Parmi les nombreuses protestations élevées, celles de Mariarita Signorini, présidente régionale d’Italia Nostra (que je remercie pour l’entrevue accordée), sont les plus concises [8] ; celles du mouvement 5 Stelle et du Groupe Mixte au Conseil communal sont les plus instructives. Dans un communiqué aussi bref qu’incisif, la présidente Signorini pose le problème de fond en s’interrogeant sur l’autorisation qui a permis d’exposer « une œuvre contemporaine dont les dimensions sont, de toute évidence, incompatibles avec le contexte ; la perspective de la Loggia dei Lanzi et des Offices apparaissent compromises par l’énorme sculpture » [9]. Dans son interrogation, Silvia Noferi, représentante des 5 Stelle, a mis le Conseil communal face à ses contradictions : comment a-t-il pu enfreindre sa propre motion n° 190, approuvée le 26 juin 2017, sur la sauvegarde des « coni e assi visivi », des cônes et des axes de vision de la Piazza della Signoria, en y autorisant l’exposition d’un monument de 12 mètres ? Quant à Miriam Amato, du Groupe mixte, sa question urgente au maire Nardella portait sur la quantification exacte du manque à gagner pour l’occupation gratuite du sol public, et sur l’éventuel déplacement de « Big Clay#4 » au parc des Cascine, souhaité par les Florentins. Mais les réponses génériques, produites par la Mairie, ont éludé tous ces problèmes.

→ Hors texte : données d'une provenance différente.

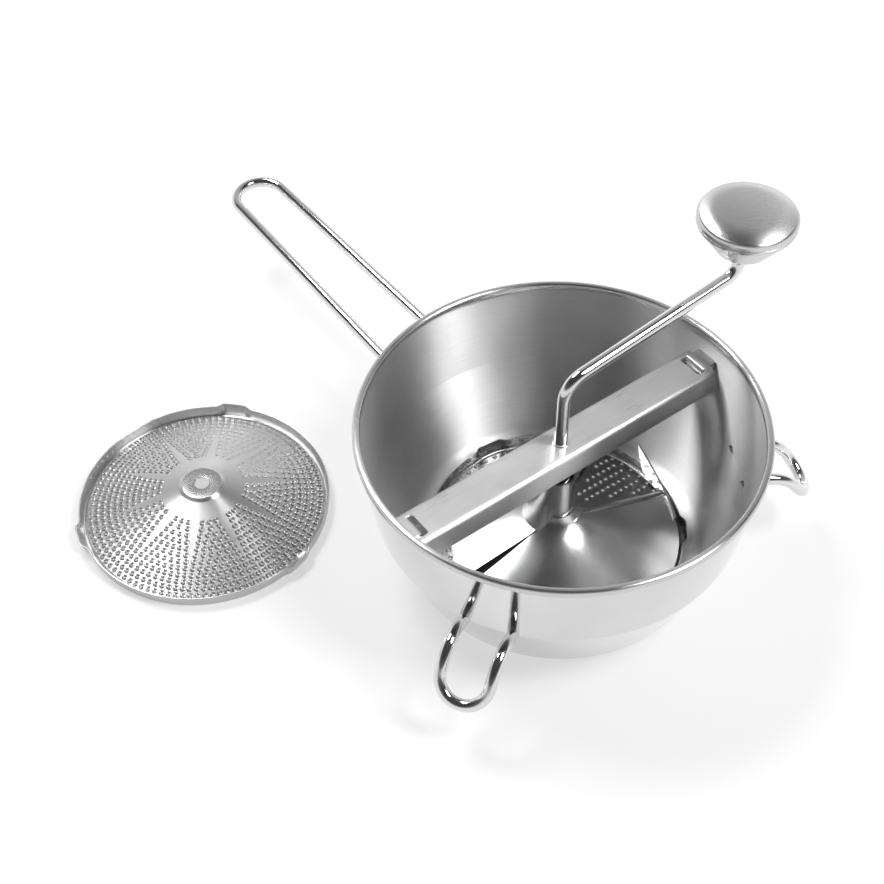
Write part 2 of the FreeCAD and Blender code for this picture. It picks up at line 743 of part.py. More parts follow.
def make_disc(label, hole_radius, ear_azimuth, place):
    """A domed sieve with an upright rim, three ears, a centre boss and its holes."""
    body = new_body(label, turn=ear_azimuth, **place)
    profile = new_sketch(body, label + "_outline")
    outline(profile, [
        ("disc_hole_radius", "boss_height - disc_sheet"),
        ("boss_radius", "boss_height - disc_sheet"),
        ("cone_inner_radius", "cone_height - disc_sheet"),
        ("cone_outer_radius", "cone_foot_height - disc_sheet"),
        ("disc_foot_radius - disc_sheet / 2", "0"),
        ("disc_base_radius", "0"),
        ("disc_rim_radius", "disc_rim_height"),
        ("disc_rim_radius - disc_sheet", "disc_rim_height"),
        ("disc_base_radius - disc_sheet", "disc_sheet"),
        ("disc_foot_radius", "disc_sheet"),
        ("cone_outer_radius", "cone_foot_height"),
        ("cone_inner_radius", "cone_height"),
        ("boss_radius", "boss_height"),
        ("disc_hole_radius", "boss_height"),
    ])
    revolve(body, profile)
    ear = new_sketch(body, label + "_ear", "XY_Plane")
    inner = "(disc_base_radius - disc_sheet / 2)"
    outline(ear, [
        (inner + " * cos(ear_half_angle)", "-" + inner + " * sin(ear_half_angle)"),
        ("ear_radius", "-ear_radius * sin(ear_tip_half_angle)", "ear_bend"),
        ("ear_radius", "ear_radius * sin(ear_tip_half_angle)", "ear_bend"),
        (inner + " * cos(ear_half_angle)", inner + " * sin(ear_half_angle)"),
    ])
    ear.setExpression("AttachmentOffset.Base.z", formula("disc_rim_height - ear_thickness"))
    tab = pad(body, ear, "ear_thickness")
    ears = body.newObject("PartDesign::PolarPattern", label + "_ears")
    ears.Originals = [tab]
    ears.Axis = (ear, ["N_Axis"])
    ears.Angle = 360.0
    ears.Occurrences = EAR_COUNT
    body.Tip = ears
    inside = new_sketch(body, label + "_inside")
    outline(inside, [
        ("disc_foot_radius", "disc_sheet"),
        ("disc_base_radius - disc_sheet", "disc_sheet"),
        ("disc_rim_radius - disc_sheet", "disc_rim_height"),
        ("disc_foot_radius", "disc_rim_height"),
    ])
    hollow = body.newObject("PartDesign::Groove", label + "_hollow")
    hollow.Profile = inside
    hollow.ReferenceAxis = (inside, ["V_Axis"])
    hollow.Angle = 360.0
    holes = new_sketch(body, label + "_holes", "XY_Plane")
    for ring in range(HOLE_RINGS):
        radius = "hole_first_ring + %d * hole_ring_step" % ring
        turn = "%.1f" % (ring % 2 * 180.0 / HOLES_PER_RING)
        circle(holes, "(" + radius + ") * cos(" + turn + ")", "(" + radius + ") * sin(" + turn + ")",
               hole_radius)
    row = body.newObject("PartDesign::Pocket", label + "_hole_row")
    row.Profile = holes
    row.Type = "Length"
    row.setExpression("Length", formula("boss_height"))
    row.Reversed = True
    rings = body.newObject("PartDesign::PolarPattern", label + "_hole_rings")
    rings.Originals = [row]
    rings.Axis = (holes, ["N_Axis"])
    rings.Angle = 360.0
    rings.Occurrences = HOLES_PER_RING
    body.Tip = rings
    return body


# ---------------------------------------------------------------- knob

KNOB_PLACE = {
    "turn": "crank_azimuth",
    "x": "crank_reach * cos(crank_azimuth)",
    "y": "crank_reach * sin(crank_azimuth)",
    "z": "knob_seam_height",
}
KNOB_BORE = "rod_radius + running_clearance + knob_bush_wall + seat_clearance"


def make_knob_base():
    """The lower half: a flared shell round a column that holds the bush."""
    return turned_body("knob_base", [
        (KNOB_BORE, "-knob_neck_depth"),
        ("knob_neck_radius", "-knob_neck_depth", "knob_neck_bend"),
        ("knob_radius", "-knob_flank_depth", "knob_flank_bend"),
        ("knob_radius", "0"),
        ("knob_radius - knob_wall", "0"),
        ("knob_radius - knob_wall", "-knob_flank_depth", "knob_flank_bend - knob_wall"),
        ("knob_neck_radius - knob_wall", "-knob_neck_depth + knob_wall"),
        ("knob_column_radius", "-knob_neck_depth + knob_wall"),
        ("knob_column_radius", "-knob_bush_top_depth"),
        (KNOB_BORE, "-knob_bush_top_depth"),
    ], **KNOB_PLACE)


def make_knob_cap():
    """The domed upper half, resting on the base's edge."""
    return turned_body("knob_cap", [
        ("knob_radius - knob_wall", "0"),
        ("knob_radius", "0"),
        ("knob_radius", "cap_edge_height", "cap_edge_bend"),
        ("cap_shoulder_radius", "cap_shoulder_height", "cap_crown_bend"),
        ("0", "cap_height"),
        ("0", "cap_height - knob_wall"),
        ("cap_shoulder_radius", "cap_shoulder_height - knob_wall"),
        ("knob_radius - knob_wall", "cap_edge_height - knob_wall"),
    ], **KNOB_PLACE)


def make_knob_bush():
    """The liner of the knob's bore, flanged over the column's top."""
    bore = "rod_radius + running_clearance"
    outside = bore + " + knob_bush_wall"
    return turned_body("knob_bush", [
        (bore, "-knob_neck_depth"),
        (outside, "-knob_neck_depth"),
        (outside, "-knob_bush_top_depth"),
        (outside + " + knob_bush_flange", "-knob_bush_top_depth"),
        (outside + " + knob_bush_flange", "-knob_bush_top_depth + knob_bush_flange_thickness"),
        (bore, "-knob_bush_top_depth + knob_bush_flange_thickness"),
    ], **KNOB_PLACE)


# ---------------------------------------------------------------- assembly

bowl_outside = make_bowl_form("bowl_outside", "seat_clearance")
bowl_cavity = make_bowl_form("bowl_cavity", "(-bowl_sheet - seat_clearance)")
RETAINER_FOOT = "-knob_bush_top_depth + knob_bush_flange_thickness + seat_clearance"

PIECES = [
    make_bowl(),
    make_wire_loop("handle_loop", handle_edges(), "handle_azimuth", bowl_outside),
    make_wire_loop("rest_loop_front", rest_edges(), "rest_front_azimuth", bowl_outside),
    make_wire_loop("rest_loop_right", rest_edges(), "rest_right_azimuth", bowl_outside),
    make_catch("bar_catch_right", "bar_azimuth", bowl_cavity),
    make_catch("bar_catch_left", "bar_azimuth + 180", bowl_cavity),
    make_crossbar(),
    make_shaft_bush(),
    ring_body("upper_washer", BUSH_OUTSIDE + " + seat_clearance", "washer_radius",
              UPPER_WASHER_FOOT, BAR_UNDERSIDE),
    make_pressure_spring(),
    make_crank_rod(),
    make_blade_hub(),
    make_blade(),
    turned_body("spring_sleeve", [
        ("hub_radius + seat_clearance", HUB_FOOT + " + blade_lift + blade_sheet"),
        ("sleeve_radius", HUB_FOOT + " + blade_lift + blade_sheet"),
        ("sleeve_radius", "sleeve_top"),
        ("hub_radius + seat_clearance", "sleeve_top"),
    ]),
    ring_body("lower_washer", "rod_radius + seat_clearance", "washer_radius", HUB_TOP, LOWER_WASHER_TOP),
    make_disc("sieve_disc", "sieve_hole_radius", "sieve_ear_azimuth", {"z": SIEVE_SEAT}),
    make_disc("spare_disc", "spare_hole_radius", "spare_ear_azimuth", {"x": "spare_x", "y": "spare_y"}),
    make_knob_base(),
    make_knob_cap(),
    make_knob_bush(),
    ring_body("knob_retainer", "rod_radius", "retainer_radius", RETAINER_FOOT,
              RETAINER_FOOT + " + retainer_thickness", **KNOB_PLACE),
]
doc.recompute()

for thing in doc.Objects:
    if "Invalid" in thing.State or "Error" in thing.State:
        raise RuntimeError("%s failed: %s" % (thing.Label, thing.State))
for piece in PIECES:
    shape = piece.Shape
    if shape.isNull() or not shape.isValid() or len(shape.Solids) != 1:
        raise RuntimeError("%s has no good solid" % piece.Label)

os.makedirs("parts", exist_ok=True)
for piece in PIECES:
    piece.Shape.exportStep("parts/%s.step" % piece.Label)
    print("%-16s %10.1f mm3" % (piece.Label, piece.Shape.Volume))
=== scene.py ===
import math

import bmesh
import bpy
from mathutils import Matrix, Quaternion, Vector
from mathutils.geometry import delaunay_2d_cdt


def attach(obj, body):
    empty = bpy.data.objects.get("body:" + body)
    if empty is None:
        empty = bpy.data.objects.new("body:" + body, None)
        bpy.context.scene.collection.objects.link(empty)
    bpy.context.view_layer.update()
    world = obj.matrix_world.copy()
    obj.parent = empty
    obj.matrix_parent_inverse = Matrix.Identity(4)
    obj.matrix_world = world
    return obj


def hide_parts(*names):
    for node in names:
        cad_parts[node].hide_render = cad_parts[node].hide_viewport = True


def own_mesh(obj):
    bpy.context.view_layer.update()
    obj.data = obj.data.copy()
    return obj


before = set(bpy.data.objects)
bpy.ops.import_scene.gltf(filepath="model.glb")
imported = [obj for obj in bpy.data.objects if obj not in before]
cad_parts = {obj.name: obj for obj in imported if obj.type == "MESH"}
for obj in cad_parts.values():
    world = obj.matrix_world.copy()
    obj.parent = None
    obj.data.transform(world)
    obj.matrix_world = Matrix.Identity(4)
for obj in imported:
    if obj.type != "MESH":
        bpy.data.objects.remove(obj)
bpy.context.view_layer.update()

# The looks of a stainless food mill. Shapes are worked out in millimetres and
# azimuths in degrees from +X towards +Y; builders turn them into metres.
MM = 0.001
HAIR = 0.02  # keeps two faces, or two bends, from falling together
SHARP_ANGLE = 38.0
WIRE_SHARP_ANGLE = 50.0
TURNED_SHARP_ANGLE = 60.0
SHELL_SHARP_ANGLE = 45.0
SIEVE_SHARP_ANGLE = 30.0

# ---------------------------------------------------------------- sizes

# bowl
RIM_RADIUS = 120.0
BOWL_HEIGHT = 107.0
BEAD_WIDTH = 4.4
BEAD_HEIGHT = 4.8
BEAD_ROUND = 1.9
BEAD_OUTER_ROUND = 1.38
BEAD_INNER_ROUND = 1.5
BEAD_CREASE = 0.3
BAND_INSET = 1.05
SHOULDER_RADIUS = 111.0
SHOULDER_HEIGHT = 51.0
SHOULDER_BEND = 4.0
BASE_RADIUS = 90.5
BASE_BEND = 8.0
BASE_FACE_TOP = 5.0
OUTLET_RADIUS = 75.5
OUTLET_EDGE_ROUND = 0.4
BOWL_SHEET = 1.1

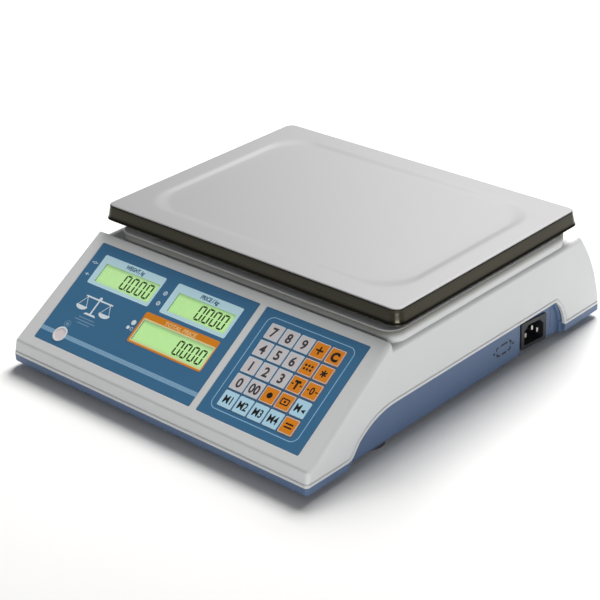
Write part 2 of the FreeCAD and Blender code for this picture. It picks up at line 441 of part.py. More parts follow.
# ---------------------------------------------------------------- level, screws, feet
lv = cyl(LEVEL[0], LEVEL[1], 82.5, 91.2, 7.7).fuse(cyl(LEVEL[0], LEVEL[1], Z_PLINTH, 91.8, 9.5))
lv = lv.cut(cyl(LEVEL[0], LEVEL[1], 91.3, 95, 7.0))
keep("level_vial", one(lv))
ends = {(-146, -160): 25, (146, -160): 25}
keep("case_screws", Part.makeCompound([screw(x, y, Z_BASE + 2.4, 6.8, 2.1, 26, 3.4) for x, y in SCREWS]))
for name, (x, y) in FEET.items():
    pad = cyl(x, y, 0, 4.4, 13.5)
    pad = pad.makeFillet(0.8, [e for e in pad.Edges if e.BoundBox.ZMax < 0.1])
    pad = pad.cut([cyl(x, y, 2.2, 5, 9.2), Part.makeTorus(9.5, 0.7, V(x, y, 0), V(0, 0, 1))])
    keep("foot_pad_" + name, one(pad))
    st = cyl(x, y, 2.5, 5.4, 8.7).fuse([cyl(x, y, 4.7, 7.2, 12.0), cyl(x, y, 7.0, 30.0, 4.0)])
    ks = [Part.makeCylinder(0.9, 4, V(x + 12.5 * math.cos(i * math.pi / 9), y + 12.5 * math.sin(i * math.pi / 9), 4.0), V(0, 0, 1)) for i in range(18)]
    keep("foot_screw_" + name, one(st.cut(ks)))

# ---------------------------------------------------------------- weighing pan
def frustum(ins, z0, z1, flare0, flare1, r):
    a = rrect_wire(PAN_TOP[0] - flare0 + ins, PAN_TOP[1] + flare0 - ins, PAN_TOP[2] - flare0 + ins, PAN_TOP[3] + flare0 - ins, r + flare0, z0)
    b = rrect_wire(PAN_TOP[0] - flare1 + ins, PAN_TOP[1] + flare1 - ins, PAN_TOP[2] - flare1 + ins, PAN_TOP[3] + flare1 - ins, r + flare1, z1)
    return Part.makeLoft([a, b], True, True)
po = frustum(0, Z_SKIRT, Z_PAN, PAN_SKIRT, 0, PAN_R)
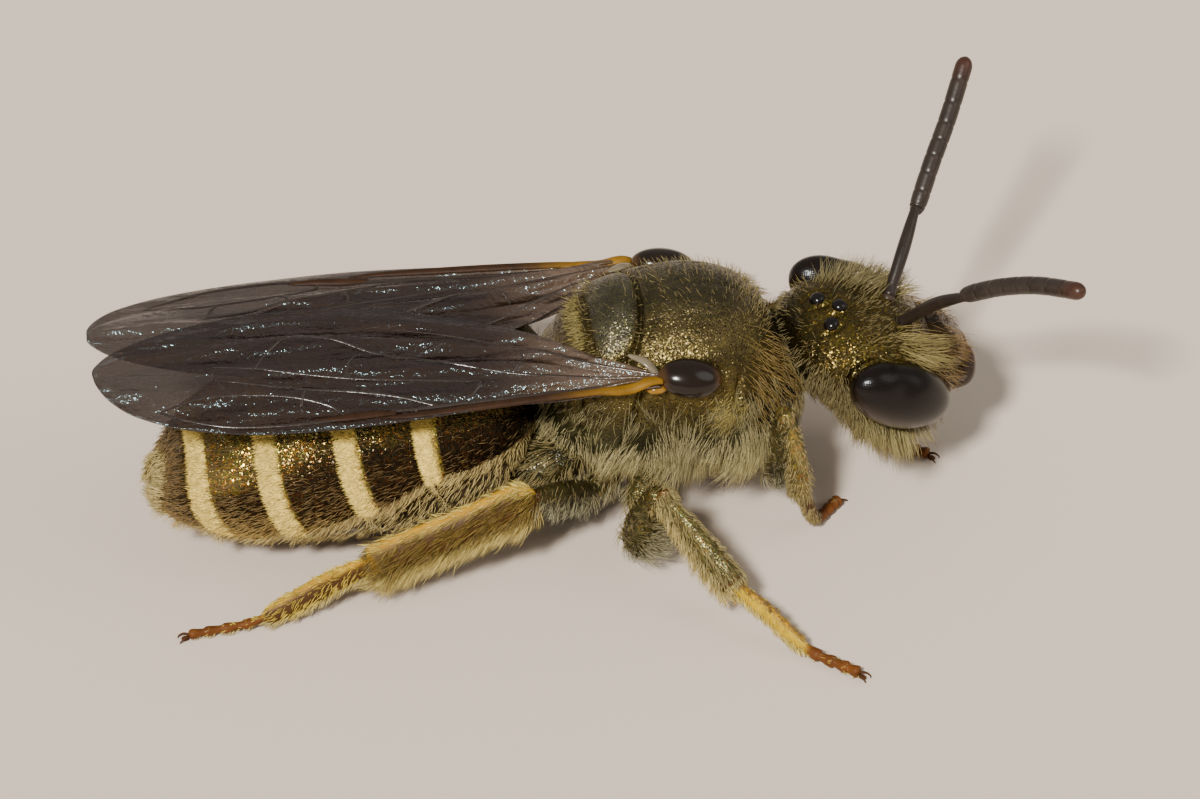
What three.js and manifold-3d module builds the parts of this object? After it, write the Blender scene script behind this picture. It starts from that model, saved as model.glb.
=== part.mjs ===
// A female furrow bee, genus Halictus, at life size: about 8 mm from face to tail, standing, wings folded.
// Millimetres. +X is ahead, +Y is the bee's left, +Z is up. Places are measured from the point midway
// between the two wing roots, and the whole group is then set down on the floor.
import * as THREE from "three";
import { mergeVertices } from "three/addons/utils/BufferGeometryUtils.js";
import Module from "manifold-3d";

const wasm = await Module();
wasm.setup();

// ---------------------------------------------------------------- driving dimensions
const STANCE = 2.15; // height of the wing roots over the floor
const FLOOR = -STANCE;
const GAP = 0.02; // clearance between pieces that meet
const ROUND = 24; // facets round the trunk
const LIMB_SIDES = 10; // facets round a leg or an antenna
const SMOOTHING = 0.008; // how far a surface may move when needless facets are dropped
const LIMB = 0.46; // least thickness of a leg or feeler

const SIDES = { right: -1, left: 1 };

// ---------------------------------------------------------------- materials
const coat = (name, color, roughness, metalness) => {
  const material = new THREE.MeshStandardMaterial({ color, roughness, metalness });
  material.name = name;
  return material;
};
const MATERIALS = {
  brassy: () => coat("brassy_cuticle", 0x5e5a2a, 0.38, 0.75),
  dark: () => coat("banded_abdomen", 0x4a3c22, 0.45, 0.4),
  eye: () => coat("eye", 0x1c120d, 0.25, 0.0),
  horn: () => coat("dark_horn", 0x241a14, 0.35, 0.0),
  wing: () => coat("smoky_wing", 0x4b3a2c, 0.3, 0.0),
  leg: () => coat("leg", 0x5a4a22, 0.45, 0.4),
  amber: () => coat("amber_leg", 0x9a6a22, 0.5, 0.1),
};

// ---------------------------------------------------------------- solid helpers
const vec = (x, y, z) => new THREE.Vector3(x, y, z);
const along = (start, direction, distance) => start.clone().addScaledVector(direction, distance);

// A closed skin through a list of rings, each { centre, across, up }, with a pole beyond each end ring.
function loft(rings, sides, startPole, endPole) {
  const positions = [];
  const triangles = [];
  positions.push(...startPole.toArray());
  for (const { centre, across, up } of rings) {
    for (let i = 0; i < sides; i++) {
      const turn = (2 * Math.PI * i) / sides;
      const point = along(along(centre, across, Math.cos(turn)), up, Math.sin(turn));
      positions.push(...point.toArray());
    }
  }
  positions.push(...endPole.toArray());
  const at = (ring, i) => 1 + ring * sides + (i % sides);
  const last = 1 + rings.length * sides;
  for (let i = 0; i < sides; i++) {
    triangles.push(0, at(0, i + 1), at(0, i));
    triangles.push(last, at(rings.length - 1, i), at(rings.length - 1, i + 1));
    for (let ring = 0; ring + 1 < rings.length; ring++) {
      triangles.push(at(ring, i), at(ring, i + 1), at(ring + 1, i + 1));
      triangles.push(at(ring, i), at(ring + 1, i + 1), at(ring + 1, i));
    }
  }
  const geometry = new THREE.BufferGeometry();
  geometry.setAttribute("position", new THREE.Float32BufferAttribute(positions, 3));
  geometry.setIndex(triangles);
  return solid(geometry);
}

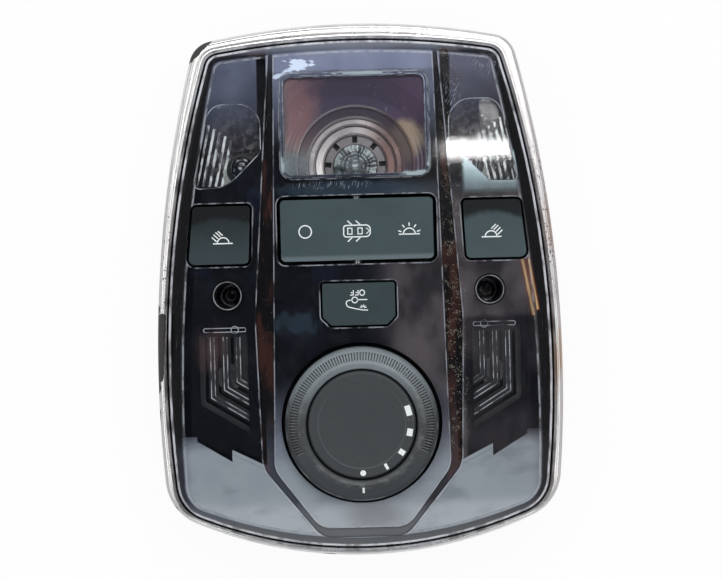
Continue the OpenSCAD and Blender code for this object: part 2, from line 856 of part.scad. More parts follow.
module louvre_right() {
    color([0.22, 0.22, 0.24]) {
        difference() {
            prism(rounded(grown(louvre_window, louvre_border),
                          more(louvre_window_radii, louvre_border)),
                  tray_top - louvre_plate_t, tray_top);
            for (k = [0 : louvre_count - 1])
                prism(louvre_outline(louvre_x(k) + louvre_w, louvre_x(k) + louvre_pitch - louvre_w),
                      flange_z, face_z);
        }
        for (k = [0 : louvre_count - 1])
            prism(louvre_outline(louvre_x(k) - louvre_w / 2, louvre_x(k) + louvre_w / 2),
                  tray_top, tray_top + louvre_bar_h);
    }
}

// Middle line of louvre bar k, counted from the outermost
function louvre_x(k) = louvre_out_x - louvre_w / 2 - louvre_margin - k * louvre_pitch;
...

Une fois de plus, la volonté hasardeuse d’un chef politique sans véritable projet culturel réfléchi ni concerté, aura nui à l’art ancien autant qu’à l’art contemporain, car Fischer, stigmatisé par cet échec, n’exposera probablement plus jamais dans la ville de Michel-Ange. En utilisant le patrimoine comme faire valoir de ses coups médiatiques, Nardella vient non seulement de bafouer le respect dû à sa cité, mais de discréditer les annonces répétées de Renaissance permanente qui retentissent vainement à Florence.